Sep 17, 2020 - Sale 2542

Sale 2542 - Lot 101

Price Realized: $ 2,500
?Final Price Realized includes Buyer’s Premium added to Hammer Price
Estimate: $ 3,000 - $ 5,000
BERNARD KARFIOL
Landscape with Marie and Cows.

Oil on canvas, 1928. 712x914 mm; 28 1/4x36 inches. Signed in oil, lower left recto. Original Husar Picture Frame Co., Chicago, gilt wood frame, marked "H.P.F.CO." with an ink stamp.

Ex-collection George H. Davis, New York; private collection, Pennsylvania.

Published Slusser, Bernard Karfiol, New York, 1931, number 26; Rothe, Current Biography, New York, 1947, page 343.

Karfiol (1886-1952) spent his childhood in Brooklyn and studied at the Pratt Institute and the National Academy of Design in New York. At the precocious age of 15, he continued his training at the Académie Julian in Paris. During his studies, Karfiol came into contact with the Parisian avant-garde movements such as Post-Impressionism and Fauvism. He attended Gertrude Stein's (1874-1946) gatherings, where he met Pablo Picasso (1881-1973), Henri Rousseau (1844-1910) and Henri Matisse (1869-1954). This exposure to European modernism guided Karfiol's style of alternating intense spontaneity and expressive tenderness. He exhibited at the Parisian salons in 1904 and 1905 before returning to New York. Karfiol supplemented his artistic career as an art instructor. He exhibited nine works at the landmark Armory Show in 1913, known as a watershed exhibition for American Modernism.

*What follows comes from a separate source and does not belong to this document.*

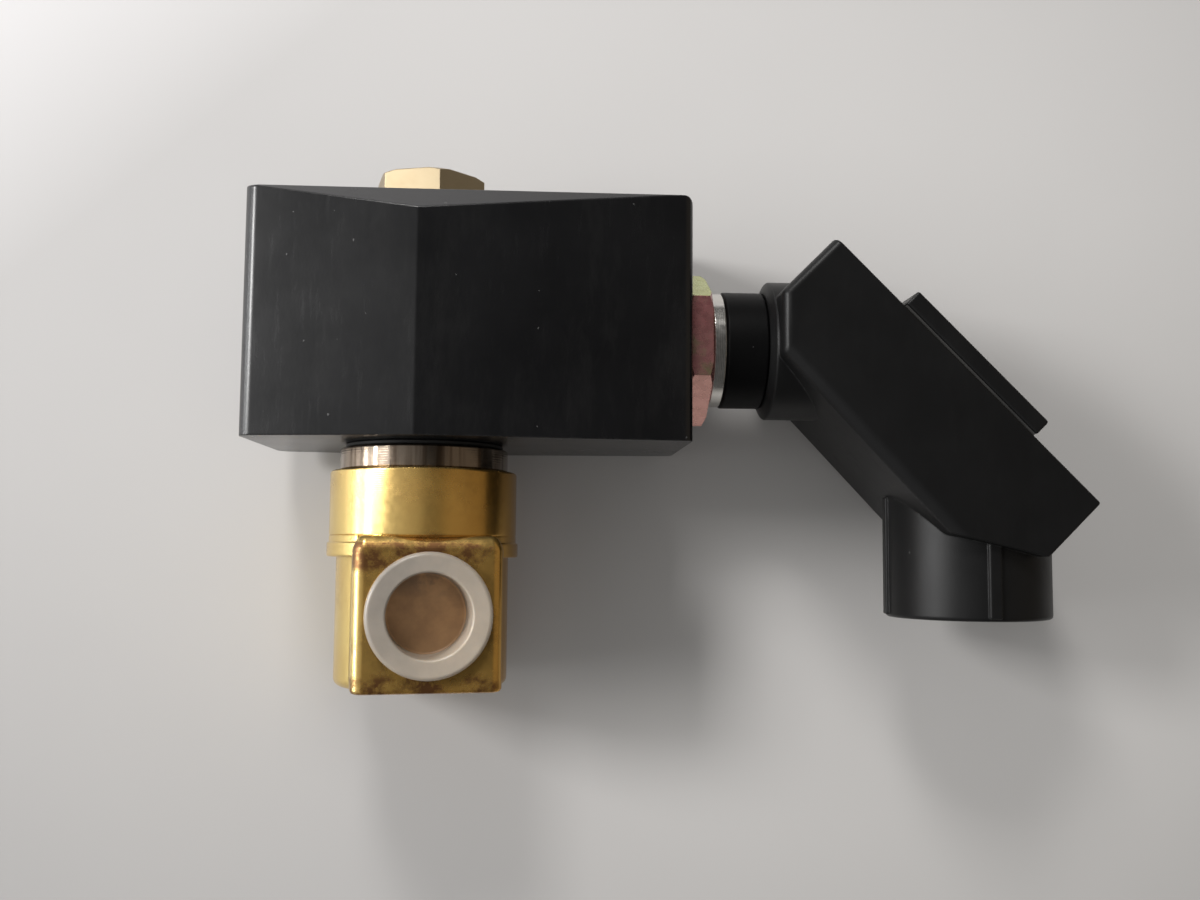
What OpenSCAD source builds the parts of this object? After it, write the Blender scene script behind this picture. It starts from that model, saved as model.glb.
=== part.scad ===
// Two-way solenoid valve with an encapsulated coil and a swivelling conduit elbow.
// Millimetres. +Z up along the valve axis. The origin is on that axis, on the brass body's underside.
// +X runs from the valve axis towards the conduit elbow, and -Y is the front.

/* [Valve body] */
// Turn of the brass body about the valve axis, seen from above
body_turn = 9.5; // [-30:0.5:30]
// Width of the port block
block_w = 24.4; // [22:0.2:26]
// Length of the port block from port face to port face
block_l = 31.4; // [30.8:0.2:34]
// Radius of the round waist behind the port faces
waist_r = 14.8; // [14.2:0.1:15.3]
// Radius of the round collar
collar_r = 16.1; // [15.6:0.1:17]
// Height of the port block
block_h = 25.4; // [24.2:0.1:26]
// Height of the collar's top face
collar_top = 36.5; // [36:0.5:38]
// Height of the port axis above the underside
port_z = 12.5; // [11.8:0.1:12.9]
// Wall radius of the 3/8 inch pipe thread, drawn plain
port_r = 7.5; // [7:0.05:7.6]
// Depth of each port's thread
port_depth = 10; // [9:0.5:10]
// Radius of the orifice
orifice_r = 2.5; // [1.2:0.1:2.6]

/* [Armature] */
// Outer radius of the guide tube
tube_r = 7.2; // [7.1:0.05:7.3]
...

Karfiol seemed to treat his nude subjects as Paul Cézanne (1839-1906) or Paul Gauguin (1848-1903) would; as exotic odalisques and virginal Aphrodites. Slusser notes, 'They carry with them the suggestion of grander horizons and more southern airs.' Like both artists, Karfiol used swathes of color to flatten his perspective, fusing the foreground and background. Though Karfiol lived and worked in New York and Ridgefield, New Jersey, Landscape with Marie and Cows is likely from Karfiol's summers in Ongunquit, Maine. Karfiol had summered in Maine annually as early as 1914 at the bequest of patron Hamilton Easter Field, yet he painted these scenes with emotional vigor and a rich lushness of fresh color throughout his career.